SITUATION THREE: Royals manager Ned Yost leaves Goins, career .538 OPS against lefties, in to face left-handed specialist Stumpf. EXPECTED RESULT: Stumpf gets Goins for the third out. ACTUAL RESULT: Stumpf gets Goins for the third out.
Gardenhire’s decision to leave in Stumpf against both and Cuthbert and Almonte was pretty dumb. Even if you aren’t particularly scared of Cuthbert or Almonte, both hit lefties better than righties, and you’ve got to consider Stumpf’s badness against righties in the first place.
But even more dumb than that is letting RYAN GOINS face a left-handed specialist when you have JORGE SOLER ON YOUR BENCH READY TO PINCH-HIT AND WHIT MERRIFIELD AVAILABLE TO SLIDE IN TO HIS MOST COMFORTABLE DEFENSIVE POSITION. Pinch-hitting Soler for Goins with Merrifield already playing right field should be the easiest decision Yost had to make today.
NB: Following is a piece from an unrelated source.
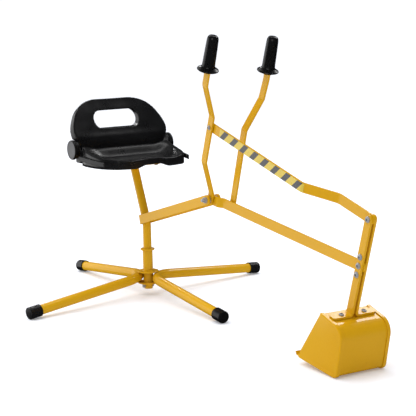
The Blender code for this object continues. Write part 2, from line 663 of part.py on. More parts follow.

If Gardenhire decides to swap out someone for Stumpf, that’s totally fine, as Soler doesn’t have a big righty/lefty split and, well, don’t you want a significantly better hitter in place of a significantly worse hitter in a high-leverage situation?
The Royals again had an opportunity in the 10th inning, with Merrifield and Cuthbert on base and two outs, but Yost declined to go to Soler again, instead sticking with the afterthought addition to the team who has an OPS of .394 this year because hahahaha why not. I don’t need to tell you what happened.
And, for another cherry on top of the ‘whoopsie’ managerial decisions cake, the Royals bullpen lost yet another game with their best reliever (Kelvin Herrera) never leaving the pen.
Losing is fine and all, but there is a significant difference between watching replacement level veterans like Alcides Escobar, Ryan Goins, and Abraham Almonte continue to rack up plate appearances while more interesting players who could actually be good (Soler, Hunter Dozier, literally any other young shortstop) just sort of rot in a corner.
See you around for tonight’s game. Don’t say it can’t get worse.